Mes recherches dans les archives m’avaient permises de relever que l’urbanisme à Cherchell est totalement différent de celui que j’avais noté ailleurs en Algérie, nous dit-elle, plus grave encore, ils ont détruit des anciennes habitations pittoresques, un patrimoine urbanistique avec sa beauté architecturale, érigé entre le XVe siècle et le XIXe siècles qui malheureusement font l’objet des agressions à présent à Cherchell, sachant que la colonisation française, ajoute-t-elle, avait fait déjà disparaître plusieurs quartiers dès sa violente invasion dans le pays et à Cherchell en particulier», indique notre interlocutrice. Le débat est lancé. 

 

L’historienne, scientifique, auteur et enseignante à l’université de Bouzaréah (Alger), Dr Yamna Behiri, vient d’éditer son troisième livre en février dernier. Telle une abeille, l’historienne a «butiné» dans les rayons des archives en Algérie, en France, au Maroc, en Turquie, en Espagne, pour mieux enrichir son sujet. 

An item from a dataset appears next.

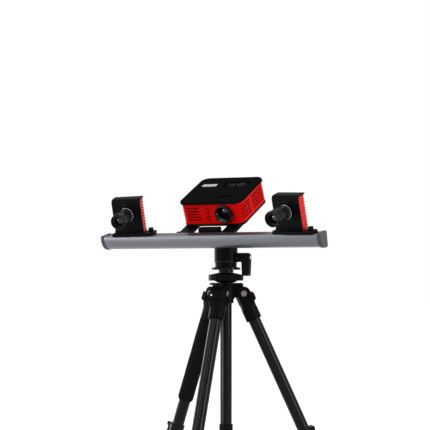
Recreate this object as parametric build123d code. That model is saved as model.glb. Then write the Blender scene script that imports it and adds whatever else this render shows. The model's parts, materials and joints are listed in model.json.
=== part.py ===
from build123d import *
import os
from math import asin, cos, degrees, radians, sin, tan

# Structured light scanner: a ribbed projector and two toed-in cameras on an
# aluminium beam, carried by a ball head on a three-legged stand.
# Millimetres and degrees. X runs along the beam, -Y is the side the lenses
# look to, Z is up. The origin is on the floor under the middle of the box
# that holds the whole object.

# Gaps and walls shared by many pieces
RUN_GAP = 0.3           # between pieces of bodies that move apart
PIN_FIT = 0.06          # radial running clearance of a pin in its bore
SEAT_GAP = 0.1          # between fixed pieces that slip into each other
EYE_GAP = 0.4           # each side of a tongue between two ears

# Stance of the object
HEAD_TILT = 12.5        # the beam looks down by this angle
PROJECTOR_TILT = 13.5   # the projector looks down this much more than the beam
CAMERA_LEAN = 6.0       # the camera cases look down this much more than the beam
CAMERA_TOE_IN = 9.0     # each camera is turned towards the middle
LEG_SPREAD = 24.5       # angle of each leg from the vertical
FIRST_LEG_AZIMUTH = -84.4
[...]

L’écrivaine a fondé son «nouveau bébé» de 230 pages ; à partir du 3e chapitre de sa thèse de doctorat, faut-il le souligner ; d’abord en reproduisant le résultat de ses recherches et ensuite en se référant sur de très nombreux écrits de ses compatriotes et personnalités étrangères, des scientifiques, des littéraires et des politiques. 

L’historienne avait axé sa quête de vérité sur l’urbanisme et l’architecture de sa ville natale, Cherchell, qui ont vu le jour pendant la période allant de 1492 jusqu’au début de la colonisation française. Elle met l’accent sur ce qui avait été construit par les Andalous et les Ottomans, avant que les colons français ne viennent s’installer en démolissant une multitude d’habitations, afin de construire des maisons au style européen, de surcroît français, colonial.

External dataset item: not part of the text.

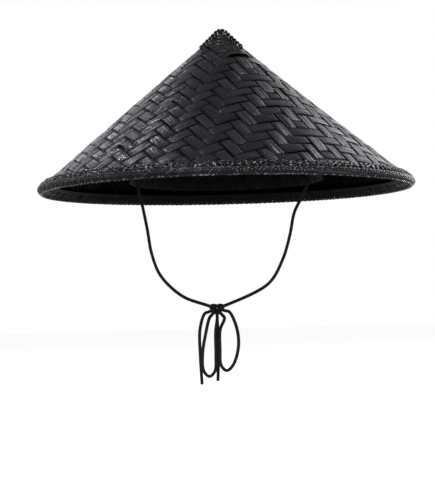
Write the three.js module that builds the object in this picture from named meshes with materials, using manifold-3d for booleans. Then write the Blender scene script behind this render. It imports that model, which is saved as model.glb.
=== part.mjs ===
// Conical woven bamboo hat, black, with a chin cord tied in a bow.
// Millimetres, +Z up. The origin is on the hat's axis, in the lower mouth of the head ring.
// Azimuth 0 is the front of the hat (-Y) and azimuth 90 is its +X side.

import * as THREE from "three";
import { mergeVertices } from "three/addons/utils/BufferGeometryUtils.js";
import Module from "manifold-3d";

// Driving dimensions
const RIM_RADIUS = 190;
const CONE_HEIGHT = 160;
const RIM_BELOW_ORIGIN = 6;
const GAP = 0.3;

const WALL = 2.0;
const EDGE_SAG = 1.6;
const SIDE_SAG = 1.6;
const BACK_LIFT = 2.5;
const APEX_LEAN = -1.5;
const WALL_ROWS = 8;

const OUTER_HOOP = { width: 9.0, thick: 2.0 };
const INNER_HOOP = { width: 12.0, thick: 2.2 };
const EDGE_BINDING = { depth: 3.4, bulge: 1.2, lip: 0.2 };

const CAP_LEG_LENGTH = 33;
const CAP_ROPE_RADIUS = 3.5;
const CAP_ROPE_RISE = 0.8;
const CAP_TOP_RISE = -0.8;
const CAP_AZIMUTHS = [50, 130];

const HEAD_RING = { radius: 98, thick: 3, topGap: 1.2 };

const CORD_DIAMETER = 3.2;
const CORD_SIDES = 8;
const CORD_STEP = 9.5;
const KNOT_CENTRE = new THREE.Vector3(-11.8, -62, -127.5);
const KNOT_RADII = new THREE.Vector3(8.6, 6.6, 6.6);
const TIE = { radius: 4.2, height: 2, azimuths: { left: -77, right: 64 } };
const END_GAP = 0.5;
const STRAIGHT_OUT = 4;

const ROUND_STEPS = 72;

// Cord routes. Each starts and ends at the head ring's tie on one side, at the chin knot in a given
// direction, or nowhere. Between the ends it passes through a few places, as x, y, z.
const CORD_ROUTES = [
  {
    name: "chin_cord_left",
    from: { tie: "left" },
    through: [[-84.5, -22, -19.5], [-79.4, -26.2, -45.8], [-75, -32, -72], [-66.2, -40, -94.1], [-44.9, -51, -114.8]],
    to: { knot: [-0.9, 0.3, 0.32] },
  },
  {
    name: "chin_cord_right",
    from: { tie: "right" },
    through: [[75.5, -39.8, -17], [66.2, -39.2, -35], [61.4, -39.4, -56.5], [53.4, -43.2, -81], [38.6, -49.8, -104.6]],
    to: { knot: [0.9, 0.3, 0.32] },
  },
  {
    name: "bow_loop_left",
    from: { knot: [-0.62, -0.25, -0.74] },
    through: [
      [-23.1, -67.4, -151], [-26.7, -68.8, -172], [-25.6, -69, -187.6], [-20.4, -69, -192.4],
      [-15.2, -69, -187.6], [-13.9, -68.6, -172], [-13.6, -67.4, -150],
    ],
    to: { knot: [0, -0.45, -0.89] },
  },
  {
    name: "bow_loop_right",
    from: { knot: [0.93, -0.25, -0.28] },
    through: [
      [6.8, -67, -147], [7.9, -68.6, -165], [2.2, -69, -182.4], [-3.8, -69, -187.2],
      [-8.9, -69, -182.4], [-9.8, -68.4, -166], [-9.2, -66.8, -148],
    ],
    to: { knot: [0.6, -0.1, -0.79] },
  },
  {
    name: "cord_end_left",
    from: { knot: [-0.93, -0.05, -0.36] },
    through: [[-28.6, -62, -147], [-28.9, -62, -174], [-27.9, -62, -200]],
    to: null,
  },
  {
    name: "cord_end_right",
    from: { knot: [0, 0.45, -0.89] },
    through: [[-11.4, -58, -152], [-11.5, -59.4, -173], [-12.6, -61.2, -197]],
    to: null,
  },
];

// Values worked out from the dimensions
const SLOPE = Math.atan2(CONE_HEIGHT, RIM_RADIUS);
const SLANT = Math.hypot(CONE_HEIGHT, RIM_RADIUS);
const APEX_Z = CONE_HEIGHT - RIM_BELOW_ORIGIN;
const BINDING_START = SLANT - EDGE_BINDING.depth;
const WALL_END = BINDING_START - GAP;
const RADIANS = Math.PI / 180;

// Materials
const finish = (color, roughness) => new THREE.MeshStandardMaterial({ color, roughness, metalness: 0 });
const lacqueredBamboo = finish("#26272a", 0.42);
const lacqueredBinding = finish("#2b2c30", 0.5);
const braidedCord = finish("#101012", 0.85);

// How far the surface hangs inside the straight cone: everywhere towards the rim, and more on the
// +X side halfway down. Angles are in radians.
function sagAt(slant, angle) {
  const down = Math.min(Math.max(slant / SLANT, 0), 1);
  const side = 0.5 + 0.5 * Math.sin(angle);
  return EDGE_SAG * down ** 2 + SIDE_SAG * side * Math.sin(Math.PI * down);
}

// Radius and height of a point given by its slant length and its rise above the straight slope
function onSlope(slant, rise) {
  const radius = slant * Math.cos(SLOPE) + rise * Math.sin(SLOPE);
  const z = APEX_Z - slant * Math.sin(SLOPE) + rise * Math.cos(SLOPE);
  return [radius, z];
}

function around(radius, z, angle) {
  return new THREE.Vector3(radius * Math.sin(angle), -radius * Math.cos(angle), z);
}

// A point of the hat as it has settled: sagged, the rim lifted at the back, the apex leaning
// sideways. Its rise counts from the sagged surface.
function settled(slant, rise, angle) {
  const [radius, z] = onSlope(slant, rise - sagAt(slant, angle));
  const atBack = (0.5 - 0.5 * Math.cos(angle)) ** 3;
  const point = around(radius, z + BACK_LIFT * atBack * (slant / SLANT) ** 2, angle);
  point.x += (APEX_LEAN * (z + RIM_BELOW_ORIGIN)) / CONE_HEIGHT;
  return point;
}

// One closed body: shared corners merged, slivers dropped, faces outwards
function closed(geometry) {
  geometry.deleteAttribute("normal");
  geometry.deleteAttribute("uv");
  const body = mergeVertices(geometry, 1e-4);
  const position = body.getAttribute("position");
  const corners = [0, 1, 2].map(() => new THREE.Vector3());
  const faces = [];
  let volume = 0;
  const index = body.getIndex().array;
  for (let i = 0; i < index.length; i += 3) {
    const face = [index[i], index[i + 1], index[i + 2]];
    if (new Set(face).size < 3) continue;
    faces.push(face);
    corners.forEach((corner, k) => corner.fromBufferAttribute(position, face[k]));
    volume += corners[0].dot(corners[1].cross(corners[2]));
  }
  body.setIndex(faces.flatMap((face) => (volume < 0 ? [face[0], face[2], face[1]] : face)));
  body.computeVertexNormals();
  return body;
}

// A profile of [radius, z] points turned about the hat's axis
function turned(profile) {
  const points = profile.map(([radius, z]) => new THREE.Vector2(radius, z));
  return new THREE.LatheGeometry(points, ROUND_STEPS).rotateX(Math.PI / 2);
}

// Moves each corner to where a rule puts it, given the corner's radius, height and angle
function reshape(geometry, rule) {
  const position = geometry.getAttribute("position");
  for (let i = 0; i < position.count; i += 1) {
    const [x, y, z] = [position.getX(i), position.getY(i), position.getZ(i)];
    const radius = Math.hypot(x, y);
    const angle = radius < 1e-6 ? 0 : Math.atan2(x, -y);
    position.setXYZ(i, ...rule(radius, z, angle));
  }
  return geometry;
}

// A profile of [slant, rise] points turned about the axis, then settled
function turnedOnSlope(profile) {
  const geometry = turned(profile.map(([slant, rise]) => onSlope(slant, rise)));
  return reshape(geometry, (radius, z, angle) => {
    const slant = radius * Math.cos(SLOPE) + (APEX_Z - z) * Math.sin(SLOPE);
    const rise = radius * Math.sin(SLOPE) + (z - APEX_Z) * Math.cos(SLOPE);
    return settled(slant, rise, angle);
  });
}

// Slants down the surface in equal rows
function rowsTo(end) {
  return Array.from({ length: WALL_ROWS + 1 }, (_, row) => (end * row) / WALL_ROWS);
}

// The slant at which a surface that is parallel to the slope meets the axis
const slantOnAxis = (rise) => -rise * Math.tan(SLOPE);

function crown() {
  const outside = rowsTo(WALL_END).map((slant) => [slant, 0]);
  const inside = rowsTo(WALL_END).slice(1).reverse().map((slant) => [slant, -WALL]);
  return closed(turnedOnSlope([...outside, ...inside, [slantOnAxis(-WALL), -WALL]]));
}

function hoop(width, low, high) {
  const start = WALL_END - width;
  return closed(turnedOnSlope([[start, low], [WALL_END, low], [WALL_END, high], [start, high], [start, low]]));
}

function edgeBinding(low, high) {
  const { depth, bulge, lip } = EDGE_BINDING;
  const middle = (low + high) / 2;
  const quarter = (high - low) / 4;
  const start = BINDING_START;
  return closed(turnedOnSlope([
    [start, low - lip],
    [start + depth - bulge, low - lip],
    [start + depth, middle - quarter],
    [start + depth, middle + quarter],
    [start + depth - bulge, high + lip],
    [start, high + lip],
    [start, low - lip],
  ]));
}

// Ring for the head: a band from the origin's plane up to the underside of the crown
function headRing() {
  const inner = HEAD_RING.radius - HEAD_RING.thick;
  const profile = [[HEAD_RING.radius, 0], [HEAD_RING.radius, 1], [inner, 1], [inner, 0], [HEAD_RING.radius, 0]];
  return closed(reshape(turned(profile), (radius, z, angle) => {
    const rise = -WALL - HEAD_RING.topGap - sagAt(radius / Math.cos(SLOPE), angle);
    const top = APEX_Z - radius * Math.tan(SLOPE) + rise / Math.cos(SLOPE);
    return around(radius, z < 0.5 ? 0 : top, angle);
  }));
}

// A round section drawn along a smooth curve
function tube(curve, radius, sides, steps) {
  const section = new THREE.Shape(
    Array.from({ length: sides }, (_, k) => {
      const angle = (2 * Math.PI * k) / sides;
      return new THREE.Vector2(radius * Math.cos(angle), radius * Math.sin(angle));
    }),
  );
  return closed(new THREE.ExtrudeGeometry(section, { steps, extrudePath: curve, bevelEnabled: false }));
}

const smooth = (points) => new THREE.CatmullRomCurve3(points, false, "centripetal");

// Solids for cutting and joining
const wasm = await Module();
wasm.setup();

function toSolid(geometry) {
  return new wasm.Manifold(new wasm.Mesh({
    numProp: 3,
    vertProperties: Float32Array.from(geometry.getAttribute("position").array),
    triVerts: Uint32Array.from(geometry.getIndex().array),
  }));
}

function fromSolid(solid) {
  const { vertProperties, triVerts } = solid.getMesh();
  const geometry = new THREE.BufferGeometry();
  geometry.setAttribute("position", new THREE.BufferAttribute(Float32Array.from(vertProperties), 3));
  geometry.setIndex(Array.from(triVerts));
  return closed(geometry);
}

// Lashing over the apex: two crossing ropes, their undersides cut to the slope
function apexCap() {
  const slants = [CAP_LEG_LENGTH, CAP_LEG_LENGTH * 0.65, CAP_LEG_LENGTH * 0.35];
  const ropes = CAP_AZIMUTHS.map((azimuth) => {
    const angles = [azimuth * RADIANS, (azimuth + 180) * RADIANS];
    const [leg, otherLeg] = angles.map((angle) => slants.map((slant) => settled(slant, CAP_ROPE_RISE, angle)));
    const top = settled(0, 0, 0);
    top.z += CAP_TOP_RISE;
    return toSolid(tube(smooth([...leg, top, ...otherLeg.reverse()]), CAP_ROPE_RADIUS, 12, 16));
  });
  const reach = CAP_LEG_LENGTH * 2;
  const slope = rowsTo(reach).slice(1).map((slant) => [slant, GAP]);
  const core = closed(turnedOnSlope([[slantOnAxis(GAP), GAP], ...slope, [slantOnAxis(-reach), -reach]]));
  return fromSolid(ropes[0].add(ropes[1]).subtract(toSolid(core)));
}

// A pulled knot: a small round body
function knot(centre, radii) {
  const geometry = new THREE.SphereGeometry(1, 16, 10).scale(radii.x, radii.y, radii.z);
  return closed(geometry.translate(centre.x, centre.y, centre.z));
}

function tieCentre(side) {
  const radius = HEAD_RING.radius - HEAD_RING.thick - GAP - TIE.radius;
  return around(radius, TIE.height, TIE.azimuths[side] * RADIANS);
}

// The two points with which a cord leaves what holds it: at the surface, and straight out of it
function leaving(end) {
  if (!end) return [];
  if (end.tie) {
    const bottom = tieCentre(end.tie);
    bottom.z -= TIE.radius + END_GAP;
    return [bottom];
  }
  const direction = new THREE.Vector3(...end.knot).normalize();
  const reach = 1 / direction.clone().divide(KNOT_RADII).length() + END_GAP;
  return [reach, reach + STRAIGHT_OUT].map((far) => KNOT_CENTRE.clone().addScaledVector(direction, far));
}

function cord({ from, through, to }) {
  const middle = through.map((place) => new THREE.Vector3(...place));
  const curve = smooth([...leaving(from), ...middle, ...leaving(to).reverse()]);
  return tube(curve, CORD_DIAMETER / 2, CORD_SIDES, Math.round(curve.getLength() / CORD_STEP));
}

const hat = new THREE.Group();

function add(name, geometry, look) {
  const mesh = new THREE.Mesh(geometry, look);
  mesh.name = name;
  hat.add(mesh);
}

const innerHoopLow = -WALL - GAP - INNER_HOOP.thick;
const outerHoopHigh = GAP + OUTER_HOOP.thick;
const tieRadii = new THREE.Vector3(TIE.radius, TIE.radius, TIE.radius);

add("crown", crown(), lacqueredBamboo);
add("rim_hoop_outer", hoop(OUTER_HOOP.width, GAP, outerHoopHigh), lacqueredBinding);
add("rim_hoop_inner", hoop(INNER_HOOP.width, innerHoopLow, -WALL - GAP), lacqueredBinding);
add("rim_edge_binding", edgeBinding(innerHoopLow, outerHoopHigh), lacqueredBinding);
add("apex_cap", apexCap(), lacqueredBinding);
add("head_ring", headRing(), lacqueredBamboo);
add("ring_tie_left", knot(tieCentre("left"), tieRadii), braidedCord);
add("ring_tie_right", knot(tieCentre("right"), tieRadii), braidedCord);
add("chin_knot", knot(KNOT_CENTRE, KNOT_RADII), braidedCord);
CORD_ROUTES.forEach((route) => add(route.name, cord(route), braidedCord));

export default hat;
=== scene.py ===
"""Looks of a conical woven bamboo hat with a chin cord, built round its CAD model.

Lengths are in millimetres up to the point where a mesh is made; Blender's own unit is the metre.
The hat's axis is Z, azimuth 0 is its front (-Y) and azimuth 90 its +X side.
"""

import math

import bmesh
import bpy
from mathutils import Matrix, Vector


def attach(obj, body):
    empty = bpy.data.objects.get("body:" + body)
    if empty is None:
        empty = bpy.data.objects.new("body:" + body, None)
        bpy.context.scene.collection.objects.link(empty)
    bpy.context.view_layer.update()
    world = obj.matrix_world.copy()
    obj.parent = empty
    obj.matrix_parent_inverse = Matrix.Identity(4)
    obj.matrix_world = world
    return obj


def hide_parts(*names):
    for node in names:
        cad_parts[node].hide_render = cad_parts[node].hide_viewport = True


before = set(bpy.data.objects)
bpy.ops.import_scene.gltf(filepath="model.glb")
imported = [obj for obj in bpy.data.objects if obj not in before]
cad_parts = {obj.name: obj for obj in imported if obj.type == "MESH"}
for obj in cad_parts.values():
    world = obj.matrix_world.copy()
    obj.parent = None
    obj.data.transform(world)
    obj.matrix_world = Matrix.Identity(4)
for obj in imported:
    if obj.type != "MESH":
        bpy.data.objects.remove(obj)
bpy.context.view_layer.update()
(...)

 L’universitaire Yamna Behiri a consulté des milliers d’actes qui se trouvent au niveau des archives nationales et européennes. Elle est allée jusqu’aux petits détails, afin qu’elle soit plus précise dans ses écrits. «Les émigrés andalous de 1492 à 1516 avaient contribué à réaliser des quartiers à Cherchell en cette période de la fin du XVe siècle jusqu’au début du XVIe siècle, en récupérant les colonnes et les pierres de l’ère romaine.

 Arrivés en 1516, les Ottomans avaient, quant à eux, agrandi le tissu urbain de la ville de Cherchell avec une touche islamique, spécifique au brassage d’une architecture des civilisations, arabo-andalou-ottomane, par conséquent, le style mauresque apparaît, il est devenu incontournable dans l’urbanisme de l’ex-Césarée», déclare-t-elle. Aïn K’Sibah, (petite Casbah, ndlr), quartier historique, résidentiel durant le XVIe siècle, illustre le meilleur exemple. L’enseignant universitaire et conférencier international, Dr Youcef Chennaoui, a mené aussi d’excellentes recherches approfondies des habitations dans cette partie touristique et historique de la ville. 

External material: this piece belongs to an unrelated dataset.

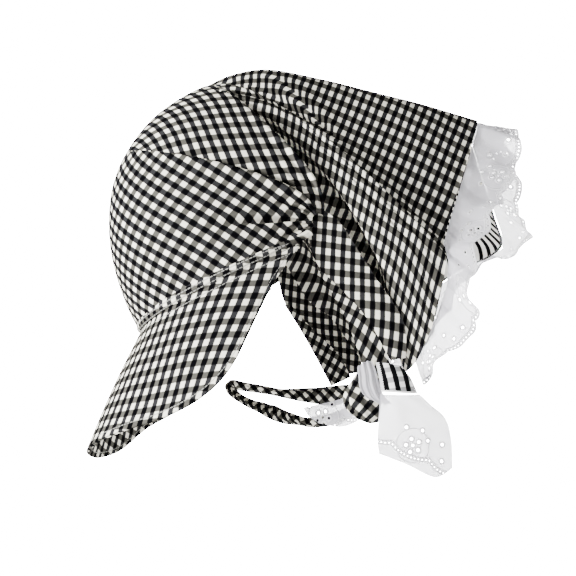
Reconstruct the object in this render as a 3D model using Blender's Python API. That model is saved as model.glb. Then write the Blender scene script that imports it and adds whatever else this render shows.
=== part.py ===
"""Headscarf hat of gingham with a peak, a draped scarf, eyelet lace and a tie under the chin.

The hat stands as it is worn: +Z is up, the peak points to -Y and the wearer's left is +X.
Sizes are in millimetres and are scaled to metres when a solid is made.
"""
import math

import bpy
from mathutils import Vector
from mathutils.geometry import delaunay_2d_cdt

for old in list(bpy.data.objects):
    bpy.data.objects.remove(old, do_unlink=True)

MILLIMETRE = 0.001

# Cloth and lace
CLOTH_THICK = 1.2
PEAK_THICK = 3.0
PEAK_END_THICK = 1.4
BAND_THICK = 2.2
LACE_THICK = 1.0
PIECE_GAP = 0.5

# Crown: ribs fan out from a gather point above each ear and meet on the centre plane
GATHER_X = 82.0
GATHER_Y = 40.0
GATHER_Z = -13.0
GATHER_HALF_ANGLE = 2.2
CROWN_ROWS = 20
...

Les andalous construisaient leurs maisons sans étages, horizontales. Les Ottomans construisaient leurs habitations avec des niveaux verticaux. Les différents styles de leurs architectures, certaines avaient l’aspect de petits riads révélaient une beauté environnementale des quartiers, avant l’arrivée des colons français destructeurs. L’écrivaine a pu découvrir et a réussi à lire pas moins de 1878 actes, trouvés au niveau des rayons des archives de la Bibliothèque nationale à Birkhadem. 

Des expéditions espagnoles et françaises au XVIe siècle avaient été repoussées par les Ottomans pour protéger Cherchell. L’universitaire Dr Behiri Yamna évoque les passages à Cherchell de deux éminentes personnalités écrits dans leurs ouvrages. Il s’agit de l’anglais Thomas Shaw (1692-1751), un ecclésiastique et voyageur, le second personnage français Alexis de Tocqueville (1805-1859), un philosophe, un politique et sociologue du centre-gauche. 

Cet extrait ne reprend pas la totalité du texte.